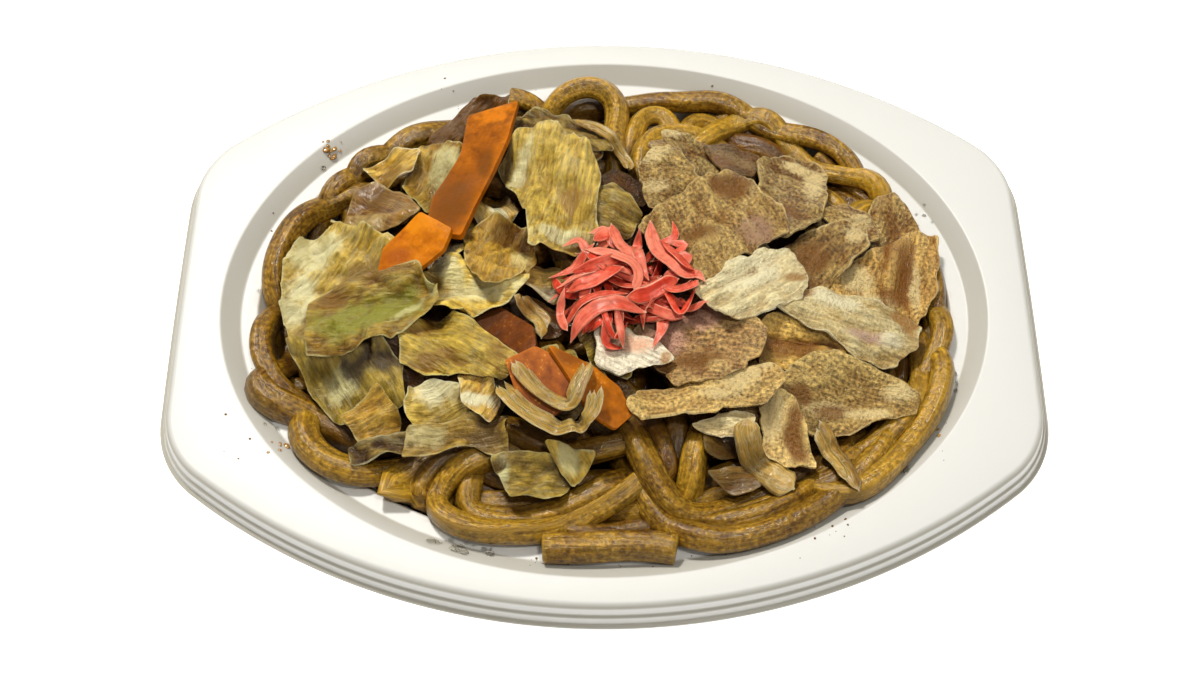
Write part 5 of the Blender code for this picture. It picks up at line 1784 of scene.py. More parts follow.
        ((-50, -1, 2), (-46, 6, 1), (-40, 5), (-30, -1), (-22, -3), (-27, -8), (-36, -11), (-45, -9, 1)),
        replace(PALE_LEAF, colour="F0E490", pale="F4ECB4"), grain=-15, tone=0.8,
        pale=((-42, -1, 3, 7, 40), (-34, -7, 14, 4)), folds=(Fold(-41, 3, -35, -7, 1.5, 1.2),),
        curls=(Curl(-48, 2, 9, 70), Curl(-35, -10, 10, 60, 2.2)),
    ),
    Sheet(
        "leaf_brown", Cut.LEAF,
        ((-38, 12), (-31, 18), (-22, 17), (-20, 5, -1), (-23, -2, -2), (-32, -4, -2), (-37, 3, -1)),
        replace(BROWN_LEAF, colour="BCA45A", pale="D8C684"), grain=75, brown=((-28, 13, 6, 5),),
        pale=((-23, 2, 3, 6),), folds=(Fold(-37, 8, -23, 6, 1.0, 1.5),),
        curls=(Curl(-21, 12, 8, 40, 2.0), Curl(-29, -4, 9, 8, 2.0)),
    ),
    Sheet(
        "cabbage_top", Cut.CABBAGE,
        ((-29, 42), (-24, 50), (-15, 51), (-7, 43), (-2, 32), (-4, 25), (-3, 17), (-9, 11), (-20, 8),
            (-21, 22), (-26, 31)),
        replace(PALE_LEAF, colour="CAC48A", pale="E8E2B0", brown="A88444"), grain=80, tone=0.65,
        brown=((-8, 25, 5, 3),), pale=((-13, 12, 9, 3, 15), (-24, 40, 2.5, 12, -20)),
        folds=(Fold(-22, 45, -16, 20, 1.4, 2.2), Fold(-19, 17, -5, 19, -1.4, 1.6),
            Fold(-20, 12, -4, 15, 1.5)),
        curls=(Curl(-12, 9, 9, 60, 2.2), Curl(-3, 30, 8, 70, 2.0), Curl(-27, 36, 8, 60)),
    ),
    Sheet(
        "carrot_long", Cut.CARROT,
        ((-40, 58), (-27, 62), (-29, 48), (-35, 27), (-39, 13), (-48, 16), (-47, 28), (-41, 43)),
        replace(CARROT, colour="9A5004", brown="70400F"), grain=75,
        brown=((-42, 20, 7, 14, -15), (-34, 36, 3, 8)), pale=((-32, 58, 5, 5),),
    ),
    Sheet(
        "carrot_bright", Cut.CARROT, ((-61, 5), (-60, 11), (-51, 19), (-43, 13), (-45, 8), (-56, 1)),
        replace(CARROT, colour="CA7006", pale="E48A10", brown="A8540E"), grain=35, brown=((-57, 3, 4, 3),),
        pale=((-50, 13, 6, 4),),
    ),
    Sheet(
        "leaf_green", Cut.LEAF,
        ((-80, -3), (-72, 3), (-62, 2), (-53, 3), (-46, -3, 2), (-47, -8, 2), (-57, -16, 1), (-70, -18),
            (-79, -18, 1)),
        replace(GREEN_LEAF, brown="8A6428", vein_size=6.0, deep=0.15),
        brown=((-62, 1, 14, 3.5), (-75, -3, 5, 4)), pale=((-53, -13, 8, 1.6, 38), (-46, -6, 1.8, 5)),
        tint=((-67, -14, 14, 6.5), (-56, -11, 8, 7, 30)),
        folds=(Fold(-79, -5, -52, 0, 0.9, 1.5), Fold(-62, -7, -48, -4, 1.6)),
        curls=(Curl(-47, -6, 9, 150, 2.0), Curl(-79, -18, 4, 150, 1.4), Curl(-64, -18, 16, 55, 1.8)),
    ),
    Sheet(
        "pork_edge", Cut.PORK,
        ((46, 42), (53, 46), (61, 45), (64, 39), (63, 30), (60, 21), (50, 15), (45, 27)),
        replace(GREY_PORK, colour="66512A", grain="CBB280"), grain=-50, brown=((50, 22, 5, 4),),
        pale=((61, 35, 3.5, 9, -10), (56, 42, 5, 2.5, -20)),
    ),
    Sheet(
        "pork_upper", Cut.PORK, ((10, 38), (15, 43), (21, 42), (27, 34), (20, 28), (13, 27)),
        replace(GREY_PORK, colour="8C7648"), grain=-20, pale=((14, 39, 6, 3, 10), (15, 30, 4, 2)),
    ),
    Sheet(
        "pork_big", Cut.PORK,
        ((12, 18), (14, 22), (23, 27), (30, 33), (39, 33), (44, 25), (49, 20), (49, 13), (43, 11), (33, 3),
            (25, -5), (21, 1), (18, 12)),
        replace(LEAN, colour="947C50", grain="C6A664"), grain=-70, brown=((36, 30, 6, 4), (28, 12, 5, 4)),
        tint=((42, 12, 6, 6),),
    ),
    Sheet(
        "pork_fan", Cut.PORK,
        ((50, 9), (44, 9), (34, 2), (26, -6), (32, -12), (40, -12), (52, -5), (55, 0)),
        replace(CREAM_PORK, colour="DCCEA6"), ridge=1.0, grain=38, brown=((52, -3, 3, 2),),
        pale=((40, -2, 12, 6, 38),),
        folds=(Fold(28, -6, 44, 6, 1.2, 0.8), Fold(31, -8, 48, 5, -0.9, 0.7),
            Fold(34, -9, 50, 2, 0.9, 0.8)),
    ),
)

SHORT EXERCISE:
Write each line above out exactly.

EXERCISE RESULT:
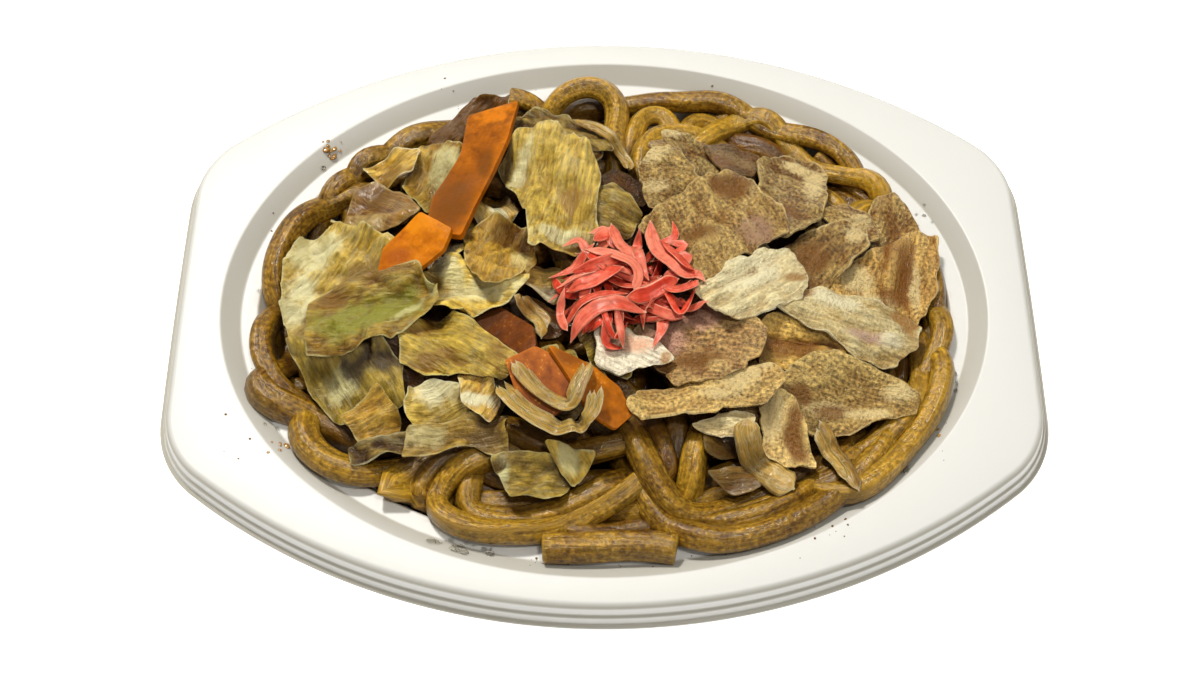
Write part 5 of the Blender code for this picture. It picks up at line 1784 of scene.py. More parts follow.
        ((-50, -1, 2), (-46, 6, 1), (-40, 5), (-30, -1), (-22, -3), (-27, -8), (-36, -11), (-45, -9, 1)),
        replace(PALE_LEAF, colour="F0E490", pale="F4ECB4"), grain=-15, tone=0.8,
        pale=((-42, -1, 3, 7, 40), (-34, -7, 14, 4)), folds=(Fold(-41, 3, -35, -7, 1.5, 1.2),),
        curls=(Curl(-48, 2, 9, 70), Curl(-35, -10, 10, 60, 2.2)),
    ),
    Sheet(
        "leaf_brown", Cut.LEAF,
        ((-38, 12), (-31, 18), (-22, 17), (-20, 5, -1), (-23, -2, -2), (-32, -4, -2), (-37, 3, -1)),
        replace(BROWN_LEAF, colour="BCA45A", pale="D8C684"), grain=75, brown=((-28, 13, 6, 5),),
        pale=((-23, 2, 3, 6),), folds=(Fold(-37, 8, -23, 6, 1.0, 1.5),),
        curls=(Curl(-21, 12, 8, 40, 2.0), Curl(-29, -4, 9, 8, 2.0)),
    ),
    Sheet(
        "cabbage_top", Cut.CABBAGE,
        ((-29, 42), (-24, 50), (-15, 51), (-7, 43), (-2, 32), (-4, 25), (-3, 17), (-9, 11), (-20, 8),
            (-21, 22), (-26, 31)),
        replace(PALE_LEAF, colour="CAC48A", pale="E8E2B0", brown="A88444"), grain=80, tone=0.65,
        brown=((-8, 25, 5, 3),), pale=((-13, 12, 9, 3, 15), (-24, 40, 2.5, 12, -20)),
        folds=(Fold(-22, 45, -16, 20, 1.4, 2.2), Fold(-19, 17, -5, 19, -1.4, 1.6),
            Fold(-20, 12, -4, 15, 1.5)),
        curls=(Curl(-12, 9, 9, 60, 2.2), Curl(-3, 30, 8, 70, 2.0), Curl(-27, 36, 8, 60)),
    ),
    Sheet(
        "carrot_long", Cut.CARROT,
        ((-40, 58), (-27, 62), (-29, 48), (-35, 27), (-39, 13), (-48, 16), (-47, 28), (-41, 43)),
        replace(CARROT, colour="9A5004", brown="70400F"), grain=75,
        brown=((-42, 20, 7, 14, -15), (-34, 36, 3, 8)), pale=((-32, 58, 5, 5),),
    ),
    Sheet(
        "carrot_bright", Cut.CARROT, ((-61, 5), (-60, 11), (-51, 19), (-43, 13), (-45, 8), (-56, 1)),
        replace(CARROT, colour="CA7006", pale="E48A10", brown="A8540E"), grain=35, brown=((-57, 3, 4, 3),),
        pale=((-50, 13, 6, 4),),
    ),
    Sheet(
        "leaf_green", Cut.LEAF,
        ((-80, -3), (-72, 3), (-62, 2), (-53, 3), (-46, -3, 2), (-47, -8, 2), (-57, -16, 1), (-70, -18),
            (-79, -18, 1)),
        replace(GREEN_LEAF, brown="8A6428", vein_size=6.0, deep=0.15),
        brown=((-62, 1, 14, 3.5), (-75, -3, 5, 4)), pale=((-53, -13, 8, 1.6, 38), (-46, -6, 1.8, 5)),
        tint=((-67, -14, 14, 6.5), (-56, -11, 8, 7, 30)),
        folds=(Fold(-79, -5, -52, 0, 0.9, 1.5), Fold(-62, -7, -48, -4, 1.6)),
        curls=(Curl(-47, -6, 9, 150, 2.0), Curl(-79, -18, 4, 150, 1.4), Curl(-64, -18, 16, 55, 1.8)),
    ),
    Sheet(
        "pork_edge", Cut.PORK,
        ((46, 42), (53, 46), (61, 45), (64, 39), (63, 30), (60, 21), (50, 15), (45, 27)),
        replace(GREY_PORK, colour="66512A", grain="CBB280"), grain=-50, brown=((50, 22, 5, 4),),
        pale=((61, 35, 3.5, 9, -10), (56, 42, 5, 2.5, -20)),
    ),
    Sheet(
        "pork_upper", Cut.PORK, ((10, 38), (15, 43), (21, 42), (27, 34), (20, 28), (13, 27)),
        replace(GREY_PORK, colour="8C7648"), grain=-20, pale=((14, 39, 6, 3, 10), (15, 30, 4, 2)),
    ),
    Sheet(
        "pork_big", Cut.PORK,
        ((12, 18), (14, 22), (23, 27), (30, 33), (39, 33), (44, 25), (49, 20), (49, 13), (43, 11), (33, 3),
            (25, -5), (21, 1), (18, 12)),
        replace(LEAN, colour="947C50", grain="C6A664"), grain=-70, brown=((36, 30, 6, 4), (28, 12, 5, 4)),
        tint=((42, 12, 6, 6),),
    ),
    Sheet(
        "pork_fan", Cut.PORK,
        ((50, 9), (44, 9), (34, 2), (26, -6), (32, -12), (40, -12), (52, -5), (55, 0)),
        replace(CREAM_PORK, colour="DCCEA6"), ridge=1.0, grain=38, brown=((52, -3, 3, 2),),
        pale=((40, -2, 12, 6, 38),),
        folds=(Fold(28, -6, 44, 6, 1.2, 0.8), Fold(31, -8, 48, 5, -0.9, 0.7),
            Fold(34, -9, 50, 2, 0.9, 0.8)),
    ),
)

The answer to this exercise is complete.